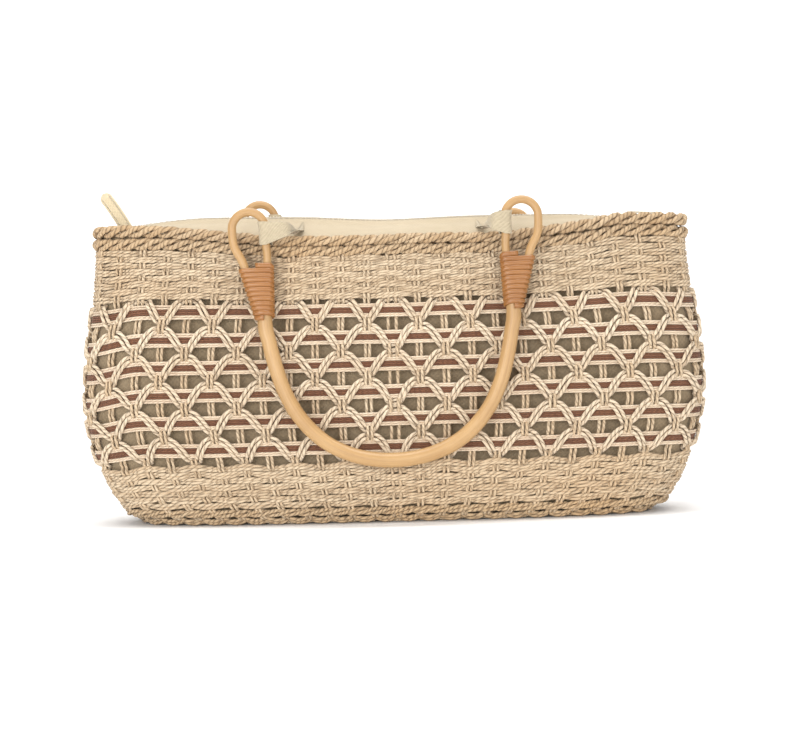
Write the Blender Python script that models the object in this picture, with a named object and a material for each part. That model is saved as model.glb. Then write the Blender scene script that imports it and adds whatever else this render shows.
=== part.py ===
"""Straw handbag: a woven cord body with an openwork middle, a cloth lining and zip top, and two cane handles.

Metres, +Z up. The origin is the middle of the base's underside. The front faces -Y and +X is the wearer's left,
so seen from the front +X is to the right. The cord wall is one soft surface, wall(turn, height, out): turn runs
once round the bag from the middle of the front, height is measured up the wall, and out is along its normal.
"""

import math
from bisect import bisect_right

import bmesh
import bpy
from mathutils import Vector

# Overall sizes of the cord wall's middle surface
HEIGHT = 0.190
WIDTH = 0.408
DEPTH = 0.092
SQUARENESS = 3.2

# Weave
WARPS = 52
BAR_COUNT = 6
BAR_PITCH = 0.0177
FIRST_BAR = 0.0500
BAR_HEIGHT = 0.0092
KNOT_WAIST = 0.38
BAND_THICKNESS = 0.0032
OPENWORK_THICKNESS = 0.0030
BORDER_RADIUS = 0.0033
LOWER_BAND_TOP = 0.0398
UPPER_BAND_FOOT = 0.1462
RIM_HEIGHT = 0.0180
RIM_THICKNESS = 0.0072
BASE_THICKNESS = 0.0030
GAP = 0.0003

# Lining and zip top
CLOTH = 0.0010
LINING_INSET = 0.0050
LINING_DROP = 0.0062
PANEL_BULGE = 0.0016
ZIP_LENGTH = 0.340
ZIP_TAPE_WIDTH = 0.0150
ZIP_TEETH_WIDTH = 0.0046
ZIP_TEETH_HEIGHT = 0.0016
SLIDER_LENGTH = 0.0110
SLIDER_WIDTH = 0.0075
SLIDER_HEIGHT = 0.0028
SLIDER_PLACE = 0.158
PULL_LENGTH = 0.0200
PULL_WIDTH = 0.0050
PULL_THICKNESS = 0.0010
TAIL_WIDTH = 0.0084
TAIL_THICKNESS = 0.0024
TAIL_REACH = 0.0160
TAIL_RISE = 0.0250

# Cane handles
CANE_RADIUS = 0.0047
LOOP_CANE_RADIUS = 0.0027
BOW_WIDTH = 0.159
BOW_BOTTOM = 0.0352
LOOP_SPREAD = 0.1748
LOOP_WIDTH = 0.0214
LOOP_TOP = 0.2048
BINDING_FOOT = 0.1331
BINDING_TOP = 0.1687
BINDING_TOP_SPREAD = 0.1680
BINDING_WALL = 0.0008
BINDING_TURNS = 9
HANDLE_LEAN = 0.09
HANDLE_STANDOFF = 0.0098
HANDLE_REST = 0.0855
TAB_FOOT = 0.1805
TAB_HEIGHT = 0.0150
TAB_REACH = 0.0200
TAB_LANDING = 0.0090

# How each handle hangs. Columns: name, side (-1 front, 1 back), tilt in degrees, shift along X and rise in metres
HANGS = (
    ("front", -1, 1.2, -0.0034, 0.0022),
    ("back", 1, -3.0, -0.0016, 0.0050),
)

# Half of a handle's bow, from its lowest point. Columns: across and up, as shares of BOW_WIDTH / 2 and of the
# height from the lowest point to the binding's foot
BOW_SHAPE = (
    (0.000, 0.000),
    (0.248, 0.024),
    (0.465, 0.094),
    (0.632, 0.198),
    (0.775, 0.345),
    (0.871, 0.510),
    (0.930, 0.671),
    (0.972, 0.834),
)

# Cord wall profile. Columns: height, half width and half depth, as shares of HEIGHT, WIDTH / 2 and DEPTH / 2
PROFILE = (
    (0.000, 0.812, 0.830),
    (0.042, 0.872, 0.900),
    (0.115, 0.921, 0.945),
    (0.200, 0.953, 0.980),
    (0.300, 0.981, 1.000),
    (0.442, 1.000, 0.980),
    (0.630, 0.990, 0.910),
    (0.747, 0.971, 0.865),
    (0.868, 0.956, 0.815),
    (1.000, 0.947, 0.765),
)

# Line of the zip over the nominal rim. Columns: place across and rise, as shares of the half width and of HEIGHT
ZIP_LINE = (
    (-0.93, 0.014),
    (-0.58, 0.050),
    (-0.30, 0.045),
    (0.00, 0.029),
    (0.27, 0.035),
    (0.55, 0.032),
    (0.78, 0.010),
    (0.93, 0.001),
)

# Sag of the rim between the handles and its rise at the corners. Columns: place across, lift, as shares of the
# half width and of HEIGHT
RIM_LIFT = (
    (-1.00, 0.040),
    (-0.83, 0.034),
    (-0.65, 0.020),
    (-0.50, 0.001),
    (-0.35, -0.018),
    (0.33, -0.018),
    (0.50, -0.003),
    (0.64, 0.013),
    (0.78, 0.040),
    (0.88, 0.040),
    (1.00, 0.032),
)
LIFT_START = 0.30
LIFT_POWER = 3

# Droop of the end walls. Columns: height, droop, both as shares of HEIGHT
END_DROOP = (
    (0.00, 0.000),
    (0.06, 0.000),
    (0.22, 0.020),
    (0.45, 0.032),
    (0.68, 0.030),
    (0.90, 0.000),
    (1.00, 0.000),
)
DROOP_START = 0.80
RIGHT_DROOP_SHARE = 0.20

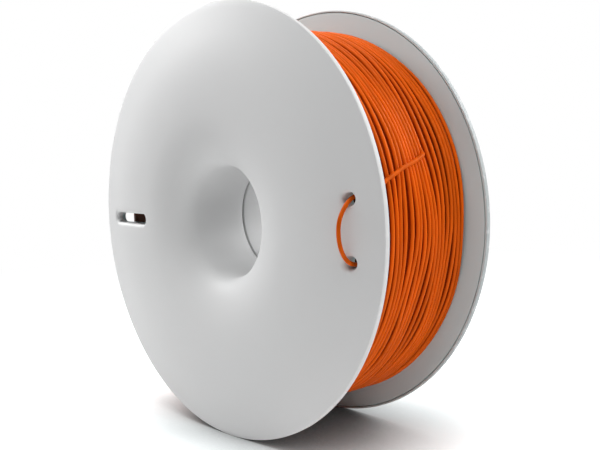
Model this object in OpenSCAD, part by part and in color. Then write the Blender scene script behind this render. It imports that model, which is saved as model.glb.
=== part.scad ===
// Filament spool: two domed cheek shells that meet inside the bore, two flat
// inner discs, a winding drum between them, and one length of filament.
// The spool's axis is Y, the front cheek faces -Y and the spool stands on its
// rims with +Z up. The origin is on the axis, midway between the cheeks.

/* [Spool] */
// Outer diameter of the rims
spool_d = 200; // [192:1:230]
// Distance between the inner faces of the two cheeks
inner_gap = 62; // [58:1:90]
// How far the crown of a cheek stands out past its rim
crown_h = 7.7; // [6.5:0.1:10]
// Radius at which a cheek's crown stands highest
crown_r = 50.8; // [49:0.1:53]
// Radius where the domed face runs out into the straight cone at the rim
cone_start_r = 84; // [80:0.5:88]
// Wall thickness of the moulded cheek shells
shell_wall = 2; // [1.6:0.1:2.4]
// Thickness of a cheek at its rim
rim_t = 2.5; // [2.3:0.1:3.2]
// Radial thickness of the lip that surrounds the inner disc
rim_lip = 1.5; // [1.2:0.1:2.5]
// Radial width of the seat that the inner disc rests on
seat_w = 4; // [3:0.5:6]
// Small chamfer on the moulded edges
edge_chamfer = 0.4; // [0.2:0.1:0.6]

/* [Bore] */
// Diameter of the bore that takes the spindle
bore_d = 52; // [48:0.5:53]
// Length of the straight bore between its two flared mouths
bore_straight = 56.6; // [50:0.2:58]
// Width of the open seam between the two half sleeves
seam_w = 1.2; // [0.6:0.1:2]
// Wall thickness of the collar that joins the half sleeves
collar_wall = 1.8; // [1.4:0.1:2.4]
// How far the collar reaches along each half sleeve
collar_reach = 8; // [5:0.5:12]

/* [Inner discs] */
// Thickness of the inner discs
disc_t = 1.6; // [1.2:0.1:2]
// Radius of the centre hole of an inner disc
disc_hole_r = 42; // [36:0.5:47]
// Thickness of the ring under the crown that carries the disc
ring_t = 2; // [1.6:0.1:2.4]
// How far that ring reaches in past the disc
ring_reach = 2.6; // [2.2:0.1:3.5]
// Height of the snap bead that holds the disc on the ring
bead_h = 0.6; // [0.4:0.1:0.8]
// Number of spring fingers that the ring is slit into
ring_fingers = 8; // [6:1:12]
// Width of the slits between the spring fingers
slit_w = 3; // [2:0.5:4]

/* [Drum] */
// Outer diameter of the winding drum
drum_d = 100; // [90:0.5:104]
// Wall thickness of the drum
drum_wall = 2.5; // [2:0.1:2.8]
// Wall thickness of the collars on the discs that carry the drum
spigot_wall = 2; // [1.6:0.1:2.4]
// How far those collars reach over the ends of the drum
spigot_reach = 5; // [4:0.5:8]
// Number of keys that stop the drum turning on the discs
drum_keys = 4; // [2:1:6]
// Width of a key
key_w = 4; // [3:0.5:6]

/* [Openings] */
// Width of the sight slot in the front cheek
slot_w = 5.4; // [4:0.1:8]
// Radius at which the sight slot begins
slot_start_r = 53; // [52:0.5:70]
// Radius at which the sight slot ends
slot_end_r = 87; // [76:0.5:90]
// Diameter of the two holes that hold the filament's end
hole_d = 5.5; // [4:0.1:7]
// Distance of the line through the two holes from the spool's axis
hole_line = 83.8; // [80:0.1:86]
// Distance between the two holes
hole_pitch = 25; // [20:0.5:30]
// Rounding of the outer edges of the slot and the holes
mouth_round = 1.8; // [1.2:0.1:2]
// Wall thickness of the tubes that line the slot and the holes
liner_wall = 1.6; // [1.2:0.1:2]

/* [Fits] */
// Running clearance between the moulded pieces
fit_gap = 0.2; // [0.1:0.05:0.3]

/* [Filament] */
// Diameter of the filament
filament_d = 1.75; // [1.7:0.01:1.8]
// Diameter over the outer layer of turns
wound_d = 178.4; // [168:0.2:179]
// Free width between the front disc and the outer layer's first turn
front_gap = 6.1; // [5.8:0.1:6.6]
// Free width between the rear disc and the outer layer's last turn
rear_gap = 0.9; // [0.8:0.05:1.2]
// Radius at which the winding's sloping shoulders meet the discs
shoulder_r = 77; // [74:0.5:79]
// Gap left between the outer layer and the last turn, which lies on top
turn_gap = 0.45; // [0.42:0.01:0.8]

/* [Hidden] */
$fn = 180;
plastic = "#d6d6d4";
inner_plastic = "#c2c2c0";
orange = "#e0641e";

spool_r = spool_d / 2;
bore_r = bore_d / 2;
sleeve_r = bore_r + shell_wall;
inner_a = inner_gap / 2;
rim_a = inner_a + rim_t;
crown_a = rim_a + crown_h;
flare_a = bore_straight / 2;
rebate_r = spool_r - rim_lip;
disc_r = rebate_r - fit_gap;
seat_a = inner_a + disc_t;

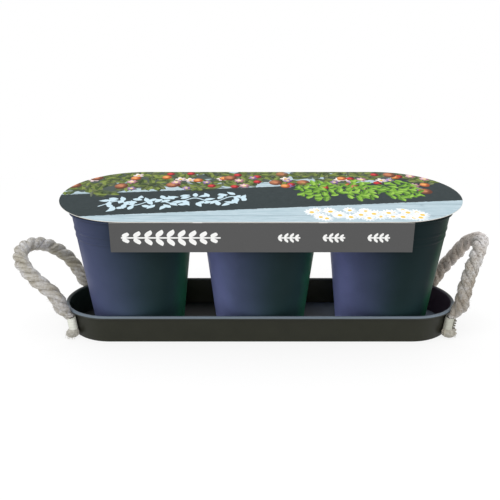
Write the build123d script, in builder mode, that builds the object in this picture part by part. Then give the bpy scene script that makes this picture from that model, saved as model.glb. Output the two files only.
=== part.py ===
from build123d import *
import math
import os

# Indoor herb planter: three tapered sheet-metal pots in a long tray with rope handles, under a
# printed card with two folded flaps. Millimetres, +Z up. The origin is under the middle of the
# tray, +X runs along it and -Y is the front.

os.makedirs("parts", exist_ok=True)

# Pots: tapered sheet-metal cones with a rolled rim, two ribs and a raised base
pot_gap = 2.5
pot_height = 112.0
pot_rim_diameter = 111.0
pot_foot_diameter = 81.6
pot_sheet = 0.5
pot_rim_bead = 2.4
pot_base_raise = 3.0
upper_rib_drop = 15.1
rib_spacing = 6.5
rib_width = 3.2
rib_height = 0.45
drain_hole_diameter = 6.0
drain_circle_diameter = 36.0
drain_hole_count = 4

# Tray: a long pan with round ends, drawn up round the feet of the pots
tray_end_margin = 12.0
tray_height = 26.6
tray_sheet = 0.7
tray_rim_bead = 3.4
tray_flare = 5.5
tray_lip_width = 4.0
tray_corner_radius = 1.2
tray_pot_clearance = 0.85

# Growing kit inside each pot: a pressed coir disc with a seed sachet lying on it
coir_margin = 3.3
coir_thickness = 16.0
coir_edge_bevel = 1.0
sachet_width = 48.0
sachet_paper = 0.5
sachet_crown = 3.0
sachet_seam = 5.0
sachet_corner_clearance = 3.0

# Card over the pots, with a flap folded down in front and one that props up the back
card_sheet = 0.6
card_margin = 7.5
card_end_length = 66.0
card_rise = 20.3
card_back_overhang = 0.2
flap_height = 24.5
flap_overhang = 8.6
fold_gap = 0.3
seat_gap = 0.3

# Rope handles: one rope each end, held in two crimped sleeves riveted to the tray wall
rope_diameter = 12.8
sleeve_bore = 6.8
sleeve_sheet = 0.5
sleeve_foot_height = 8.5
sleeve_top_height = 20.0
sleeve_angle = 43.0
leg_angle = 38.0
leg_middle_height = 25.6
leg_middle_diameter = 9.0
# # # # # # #
▶ **To be done**
Repeat word for word the lines from the line with "Model this object" to the line with "between the cheeks.", both lines included.

▶ **Answer to this task**
Model this object in OpenSCAD, part by part and in color. Then write the Blender scene script behind this render. It imports that model, which is saved as model.glb.
=== part.scad ===
// Filament spool: two domed cheek shells that meet inside the bore, two flat
// inner discs, a winding drum between them, and one length of filament.
// The spool's axis is Y, the front cheek faces -Y and the spool stands on its
// rims with +Z up. The origin is on the axis, midway between the cheeks.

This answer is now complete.